As schools become more and more sensitive to violence erupting on their campuses, "zero tolerance" policies have often become an excuse to crack down on any negative behavior, even if it poses no real threat.

One of the participants in the melee, 13-year-old Cassandra Russell, understands her actions weren't acceptable: "It's wrong because it's a food fight," Russell told ABC. "[But] I never thought I could be arrested for a food fight."

What's next ... kids being thrown in the slammer for throwing spit wads?


next: Teacher Axed for Facebook Photos
6 comments so far | Post a comment now
Thanita November 13, 2009, 4:50 PM

As a mother of a 6 year old daughter with life threatening food allergies, this is a nightmare. A food fight like this could kill my daughter, and that’s not an exaggeration. I had to call 911, Epipen her and ride in the ambulance because she became anaphylactic after hugging a cross contaminated buddy bear (given to her by her teacher from school) this past June. It wasn’t even food (she didn’t have to ingest anything) but someone had eaten something w/her allergen and got it all over the bear. She’s allergic on contact and airborne. So a food fight like this could actually kill her.

I’m on the fence about the arrest. While it may seem harsh, the results of anaphylaxis (death) is worse. So I have to take this into account. I don’t know. Arrest? Death? Hmmmm…

Rachel November 14, 2009, 5:24 AM

If your child has allergies that severe, it might be best to look at other options - homeschool, etc., - or dial down your expectations a bit. It’s impossible to make 100% sure that allergens stay out of school. That being said, this whole story is ridiculous. Arrested?

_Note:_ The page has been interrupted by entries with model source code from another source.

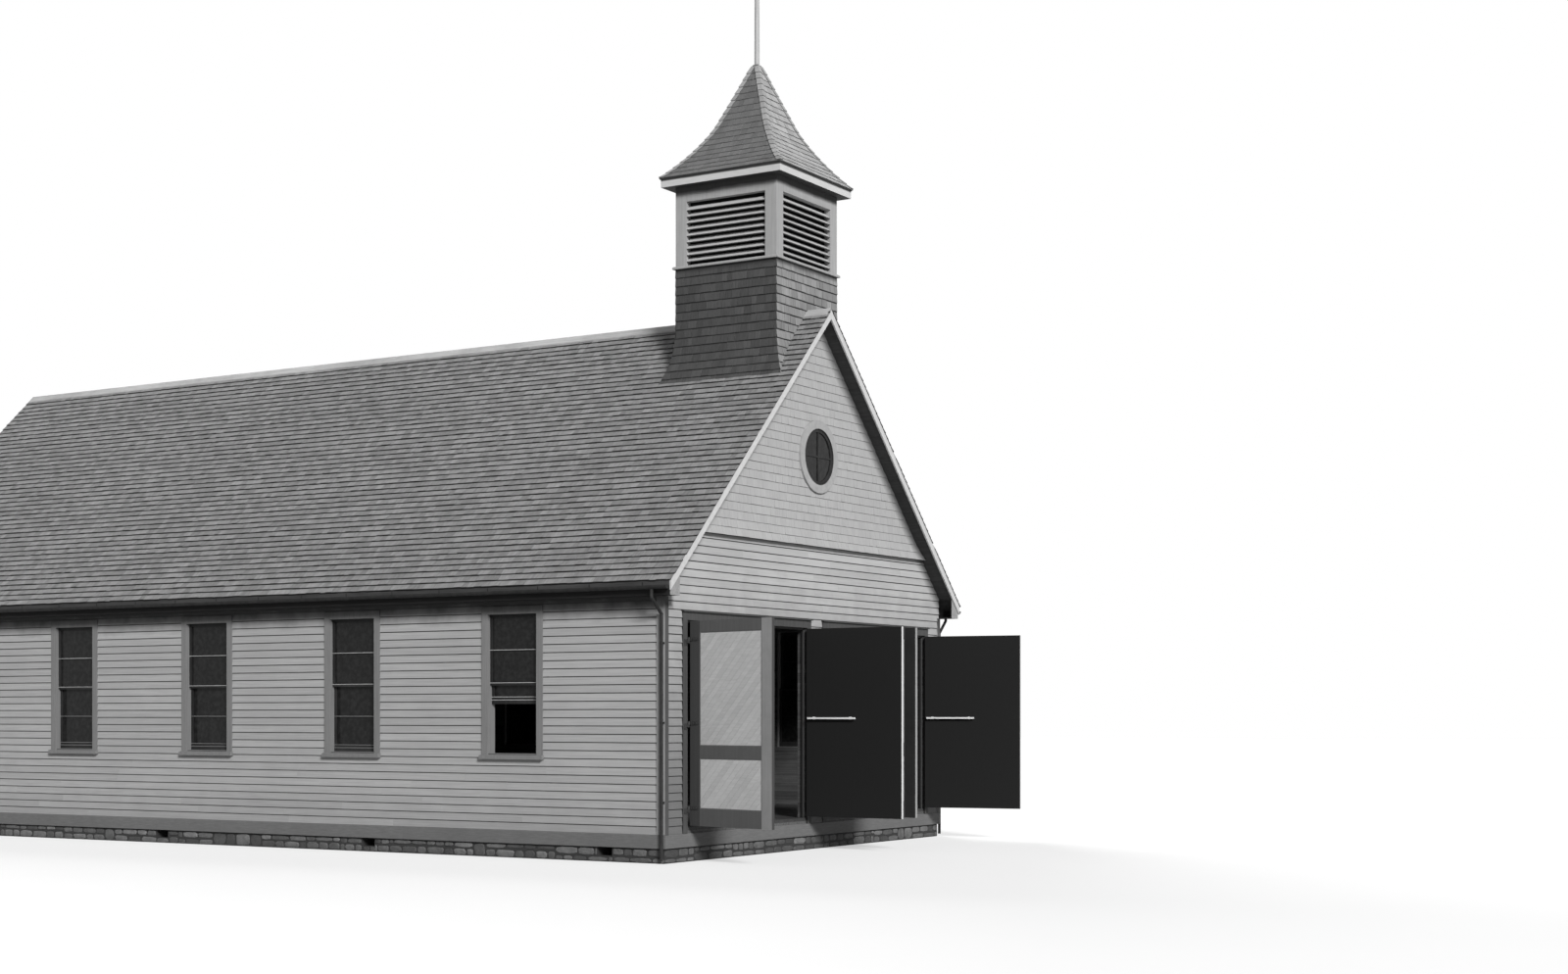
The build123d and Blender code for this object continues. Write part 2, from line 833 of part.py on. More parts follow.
def flagpole():
    """Tapered pole planed to sixteen sides, with a flat cap."""
    top = cupola_apex + pole_length
    foot = Pos(0, 0, cupola_apex) * RegularPolygon(pole_radius, pole_sides)
    tip = Pos(0, 0, top) * RegularPolygon(pole_tip_radius, pole_sides)
    cap = Pos(0, 0, top) * RegularPolygon(pole_cap_radius, pole_sides)
    return Pos(0, cupola_y, 0) * (loft([foot, tip]) + extrude(cap, amount=pole_cap_height))


os.makedirs("parts", exist_ok=True)

save("foundation_sides", *bothSides(foundationSide()))
save("foundation_ends", *bothEnds(foundationEnd()))
save("floor_frame", floorFrame())
save("floor", floor())
save("base_boards", baseBoards())

front_back = front_y + wall_thickness
rear_inner = rear_y - wall_thickness
save("side_wall_bases", *bothSides(sideWallBase()))
save("side_wall_piers", *[s for pier in sideWallPiers() for s in bothSides(pier)])
save("side_wall_heads", *bothSides(sideWallHead()))
save("rear_wall_base", block(-end_inner_x, end_inner_x, rear_inner, rear_y, floor_top, window_bottom))
save("end_wall_piers", *endPiers(doorway_width, floor_top, doorway_head, front_y, front_back),
     *endPiers(window_width, window_bottom, window_top, rear_inner, rear_y))
save("end_wall_heads", endWallHead(doorway_head, front_y, front_back),
     endWallHead(window_top, rear_inner, rear_y))
round_opening = roundCut(round_opening_radius, front_y - past, front_back + past)
save("gable_walls", gable(front_y, front_back) - round_opening, gable(rear_inner, rear_y))
shingling = gableShingling()
casing_clearing = roundCut(round_opening_radius + round_casing_width, front_y - 2 * skirt_reach,
                           front_y + past)
save("gable_shingling", shingling - casing_clearing, Rot(0, 0, 180) * shingling)
save("corner_boards", *allCorners(cornerBoards()))

slope = roofSlope()
save("roof_left", slope)
save("roof_right", mirror(slope, about=Plane.YZ))
save("ridge_cap", *ridgeCap())
save("rake_boards", *allCorners(rakeBoard()))
save("rake_soffits", *allCorners(rakeSoffit()))
save("eave_boxes", *bothSides(eaveBox()))
save("gutters", *bothSides(gutter()))
save("downspouts", *bothSides(downspout()))

frames, sashes, panes = allWindows()
save("window_frames", *frames)
save("window_sashes", *sashes, roundSash())
save("window_glass", *panes, roundPanes())
save("round_window_casing", roundCasing())

save("door_casings", doorCasing(-doorway_centre), doorCasing(doorway_centre))
save("door_stops", doorStops(-doorway_centre), doorStops(doorway_centre))
save("door_pintles", *pintles())

leaf_back = hinge_offset + leaf_thickness
leaf_pieces = {
    "frame": [leafFrame()],
    "panels": leafPanels(hinge_offset + panel_setback, leaf_back),
    "straps": [leafStrap(level) for level in hinge_levels],
    "bar": [leafBar()],
}
leaves = {
    "door_1_left": (-doorway_centre, -1, outer_left_open),
    "door_1_right": (-doorway_centre, 1, inner_left_open),
    "door_2_left": (doorway_centre, -1, inner_right_open),
    "door_2_right": (doorway_centre, 1, outer_right_open),
}
barred = ("door_1_right", "door_2_right")
for leaf, (centre, side, angle) in leaves.items():
    for piece, shapes in leaf_pieces.items():
        if piece != "bar" or leaf in barred:
            save(leaf + "_" + piece, *placedLeaf(shapes, centre, side, angle))

save("cupola_base", cupolaBase())
save("belfry_sill", belfrySill())
save("belfry_frame", belfryFrame())
save("belfry_louvres", *louvres())
save("cupola_cornice", cornice())
save("cupola_roof", cupolaRoof())
save("flagpole", flagpole())
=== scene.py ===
import json
import math
import random

import bmesh
import bpy
from mathutils import Matrix, Vector


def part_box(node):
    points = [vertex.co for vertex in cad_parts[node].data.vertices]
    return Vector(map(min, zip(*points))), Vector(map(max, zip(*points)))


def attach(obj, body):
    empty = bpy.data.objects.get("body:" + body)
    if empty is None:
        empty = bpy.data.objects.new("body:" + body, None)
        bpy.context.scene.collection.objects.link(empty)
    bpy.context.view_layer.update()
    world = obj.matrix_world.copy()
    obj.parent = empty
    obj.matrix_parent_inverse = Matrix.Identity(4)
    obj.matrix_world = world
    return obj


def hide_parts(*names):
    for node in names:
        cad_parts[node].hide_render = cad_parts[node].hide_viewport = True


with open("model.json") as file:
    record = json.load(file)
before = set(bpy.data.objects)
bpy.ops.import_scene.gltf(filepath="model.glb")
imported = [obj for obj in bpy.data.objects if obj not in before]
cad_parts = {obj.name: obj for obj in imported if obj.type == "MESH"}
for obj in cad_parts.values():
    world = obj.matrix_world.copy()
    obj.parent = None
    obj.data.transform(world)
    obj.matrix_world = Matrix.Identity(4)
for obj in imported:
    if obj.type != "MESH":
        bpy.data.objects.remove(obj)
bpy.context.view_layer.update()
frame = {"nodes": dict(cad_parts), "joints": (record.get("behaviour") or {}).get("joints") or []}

# Timber fire station: clapboards, shingles, rubble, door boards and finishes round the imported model.
print("frame loaded")

wallLow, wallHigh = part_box("side_wall_bases")
roofLow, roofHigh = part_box("roof_left")
house = {
    "wallX": wallHigh.x,
    "frontY": wallLow.y,
    "rearY": wallHigh.y,
    "ridgeZ": roofHigh.z,
    "eaveX": -roofLow.x,
    "eaveZ": roofHigh.z + roofLow.x,
    "baseTop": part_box("base_boards")[1].z,
    "cornerTop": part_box("corner_boards")[1].z,
    "cornerFront": 0.065,               # width of a corner board on the end wall
    "cornerSide": 0.115,                # and of its mate on the side wall
    "skirtFoot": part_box("gable_shingling")[0].z,
    "soffitDrop": 0.1061 + 0.0255,      # from the roof's top plane to the underside of the rake soffit
}
underRake = house["ridgeZ"] - house["soffitDrop"]


# Meshes

def newHeap():
    return {"points": [], "faces": [], "tones": [], "runs": [], "rises": []}


# rise is 0 at a board's butt, 1 where the next course laps it, and -1 on its back
def addPoint(heap, place, tone, run, rise=0.5):
    heap["points"].append(tuple(place))
    heap["tones"].append(tone)
    heap["runs"].extend(run)
    heap["rises"].append(rise)


# A plate is a closed piece: its outline lies in (u, v), its face stands depthAt(v) out of the surface.
def addPlate(heap, chart, outline, depthAt, back, rng, lift=(0.0, None), upright=False):
    first = len(heap["points"])
    count = len(outline)
    tone = rng.random()
    offset = rng.uniform(0, 40)
    low, exposure = lift
    for face in (True, False):
        for u, v in outline:
            depth = depthAt(v) if face else back
            run = (v + offset, u, depth) if upright else (u + offset, v, depth)
            rise = (v - low) / exposure if exposure else 0.5
            addPoint(heap, chart(u, v, depth), tone, run, rise if face else -1)
    heap["faces"].append(tuple(range(first, first + count)))
    heap["faces"].append(tuple(range(first + 2 * count - 1, first + count - 1, -1)))
    for i in range(count):
        j = (i + 1) % count
        heap["faces"].append((first + i, first + count + i, first + count + j, first + j))


# Skins the newest rings of points; a looped skin goes on to its first ring again, any other is capped
def joinRings(heap, count, rings, looped=False):
    first = len(heap["points"]) - count * rings
    for ring in range(rings if looped else rings - 1):
        here = first + ring * count
        beyond = first + (ring + 1) % rings * count
        for k in range(count):
            after = (k + 1) % count
            heap["faces"].append((here + k, here + after, beyond + after, beyond + k))
    if not looped:
        last = first + (rings - 1) * count
        heap["faces"].append(tuple(range(last, last + count)))
        heap["faces"].append(tuple(range(first + count - 1, first - 1, -1)))


def newObject(name, data):
    made = bpy.data.objects.new(name, data)
    bpy.context.scene.collection.objects.link(made)
    return made


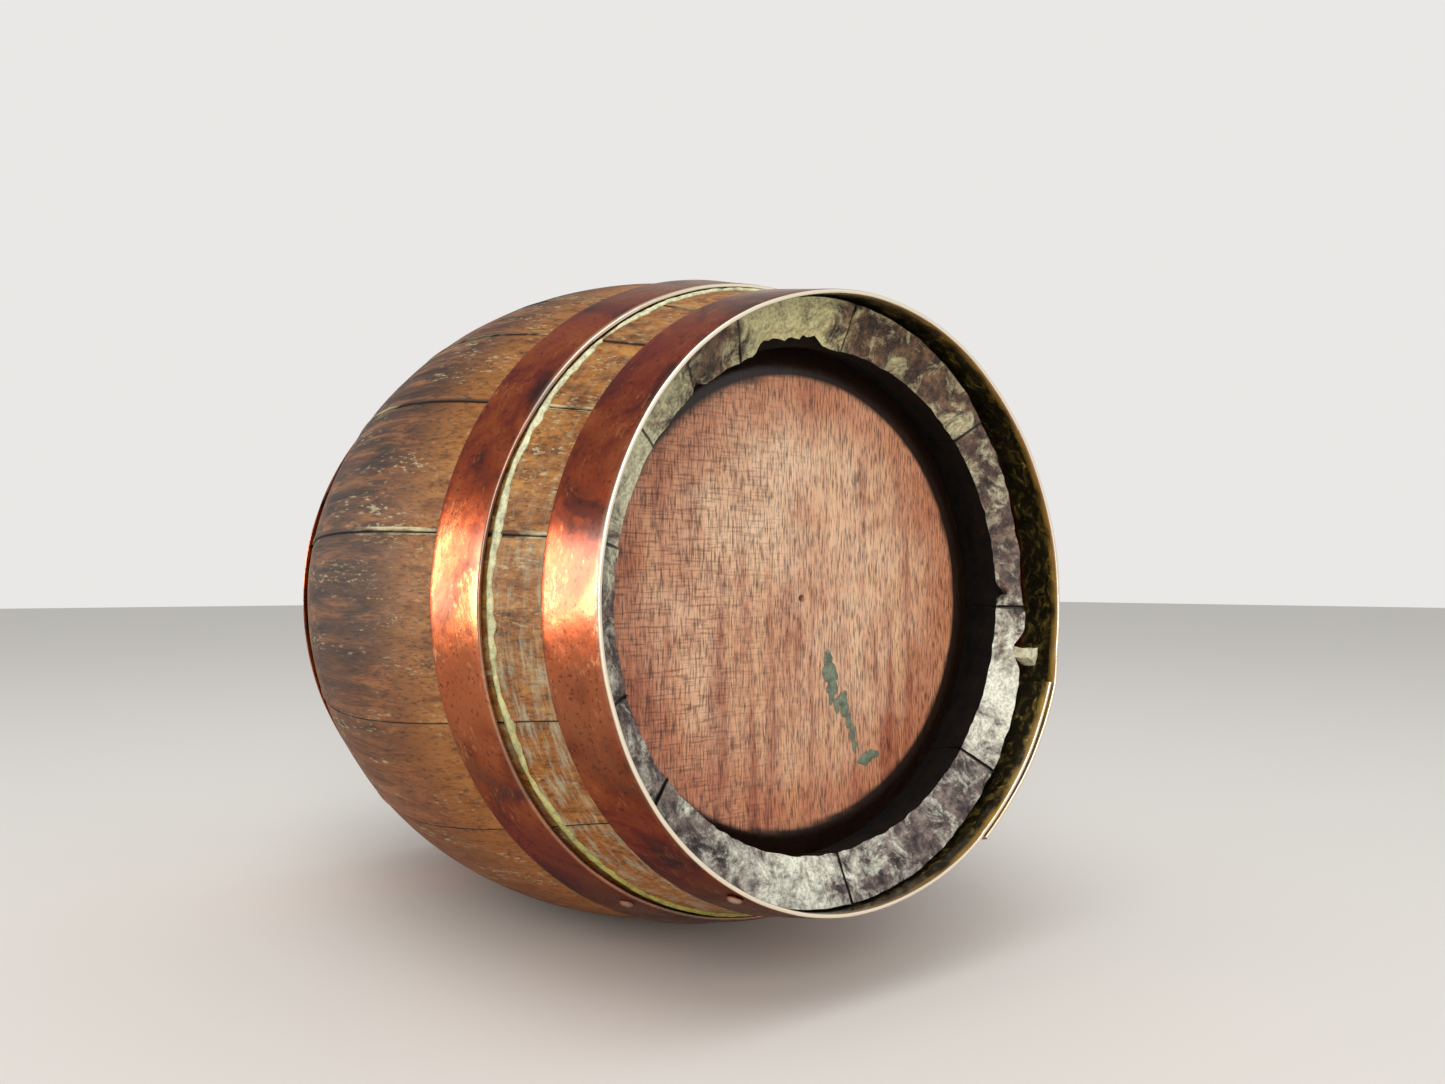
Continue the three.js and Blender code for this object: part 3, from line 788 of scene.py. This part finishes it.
def make_smear(finish):
    """A thin smear of green wax on the front head, below its middle, as a few joined blots."""
    blots = [  # right of the middle, above it, width and height, in millimetres
        (11.2, -19.8, 2.6, 5.0),
        (11.8, -24.0, 4.0, 7.5),
        (12.8, -28.6, 3.0, 4.5),
        (12.4, -32.0, 1.6, 4.5),
        (14.8, -34.6, 1.8, 4.0),
        (17.6, -32.6, 2.4, 5.0),
        (18.2, -36.6, 2.6, 4.0),
        (19.8, -40.2, 1.6, 4.5),
        (21.4, -44.0, 1.6, 5.5),
        (22.4, -48.0, 1.4, 4.0),
        (27.0, -52.8, 4.4, 3.4),
        (30.0, -51.6, 4.6, 2.6),
    ]
    bm = bmesh.new()
    for number, (right, above, wide, tall) in enumerate(blots):
        spot = Matrix.Translation((right * MM, -HEAD_FACE_Y + 0.16 * MM, AXIS_HEIGHT + above * MM))
        shape = Matrix.Diagonal((wide * MM * 0.75, 0.35 * MM, tall * MM * 0.55, 1))
        made = bmesh.ops.create_uvsphere(bm, u_segments=28, v_segments=14, radius=1, matrix=spot @ shape)
        for vert in made["verts"]:
            push = 0.5 * noise.noise(vert.co * 420 + Vector((number, 0, 0)))
            centre = spot.translation
            vert.co.x = centre.x + (vert.co.x - centre.x) * (1 + push)
            vert.co.z = centre.z + (vert.co.z - centre.z) * (1 + push)
    materials = [verdigris_crust(finish, "green_wax", ("#7d8672", "#6f7a66"))]
    return finish_mesh(bm, "green_wax_smear", materials)


class KEG_OT_heads(bpy.types.Operator):
    """Makes the two heads that sit in the croze, and the green smear on the front one"""

    bl_idname = "keg.heads"
    bl_label = "Heads"

    def execute(self, context):
        sizes, finish = context.scene.keg_sizes, context.scene.keg_finish
        materials = [shared("planed_red_oak", planed_head_oak, finish)]
        make_head(sizes, "front_head_board", "front_head", -1, materials)
        make_head(sizes, "rear_head_board", "rear_head", 1, materials)
        make_smear(finish)
        return {"FINISHED"}


# ---- Hoops ----


def hoop_specs(sizes):
    """Name, end of the keg, distance from that end and width of each hoop."""
    return [
        ("front_chime_hoop", -1, 0.0, sizes.chime_hoop_width),
        ("front_quarter_hoop", -1, sizes.quarter_hoop_start, sizes.quarter_hoop_width),
        ("rear_quarter_hoop", 1, sizes.quarter_hoop_start, sizes.quarter_hoop_width),
        ("rear_chime_hoop", 1, 0.0, sizes.chime_hoop_width),
    ]


def lift_along(sizes, along):
    """How far the strip is lifted off the single layer, where it runs over its own start."""
    rise = (sizes.lap_span + sizes.lap_ramp - along) / sizes.lap_ramp
    return min(max(rise, 0), 1) * (sizes.hoop_thickness + sizes.hoop_clearance)


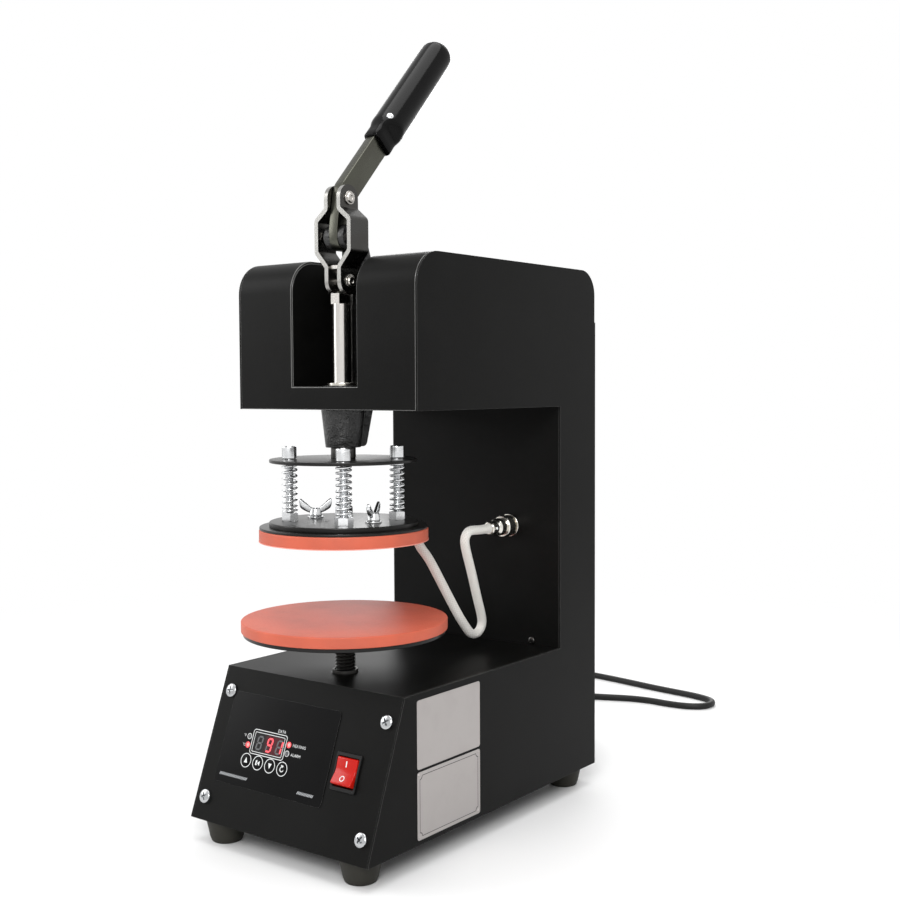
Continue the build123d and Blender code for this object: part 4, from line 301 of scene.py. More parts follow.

Really?

LindsayDianne November 15, 2009, 7:55 PM

We can’t all cater to the lowest common denominator. Sorry, it’s just not realistic. Our school systems are bogged down enough without having to bleach everything that a kid may touch. I agree with Rachel. Finding alternatives are up to you.


We need to stop this governmental legislation mania and stop it soon. It’s getting out of hand. Enough already!

Thanita November 21, 2009, 11:41 AM

Dear previous 2 posts (Lindsey and Rachel)-

I suppose then we should just round up all the kids with Autsim and send them to a “special school”, then we’ll take all the kids with blue eyes and put them all in the same class, then we can take all the kids with type 1 diabetes and send them off too? Point being, it is within my child’s civil rights to go to school and be safe at school.

Food allergies is considered a hidden disability and is treated much like diabetes. Children in school with food allergies are protected by the ADAAA which allows their parents to set in place accommodations that will keep them not only safe, but alive. My child, while she has life threatening food allergies is very intelligent and has a lot to give to this world. I will not allow her allergies to stop her from doing what she loves. She deserves the right to be with her friends, go to school, learn in the same classrooms as they do and go to field trips. In short it is within her civil rights to receive the same opportunities as everyone else.

Your comments, while you may feel justified are closed minded and breeds discrimination. Where would we be without the ADA? I have 2 older children with special needs. My son is Autistic and is FULLY included in class. Do you know what a long road it’s been for families to be able to do this? Now we are facing this with our food allergic daughter. I’ll be damned to allow this kind of thinking to sway me from giving my daughter what is rightfully hers.

In conclusion, this food fight could have killed another child. Plain and simple. Get your head out of your rear and let’s stop pretending that this is the 1960’s. ‘Good ‘ol fashion food fight’ was then, this is now.

egene November 23, 2009, 5:51 PM

The school has the authority and responsibility to protect students from potential harm. The school exercised this responsibility and sadly many parents are outraged their children were arrested. Tragic, as the parents shud be applauding the school and the police for doing precise what they are responsible to do. The food fight should never have happened and all participants should be severely punished for their outrageous behaviors that are unacceptable in a learning enviornment like a SCHOOL. The parents should be thankful and when their children return home they should have a long sit down with them to explain to them something about values, rights and wrongs and the consequences of doing wrong.

Robert December 29, 2009, 9:41 AM

Yes, I agree that something should have been done about the food fight, that should be a given. But arresting a bunch of kids for throwing mashed potatoes and peas at each other? Seems a little overdone, in my opinion.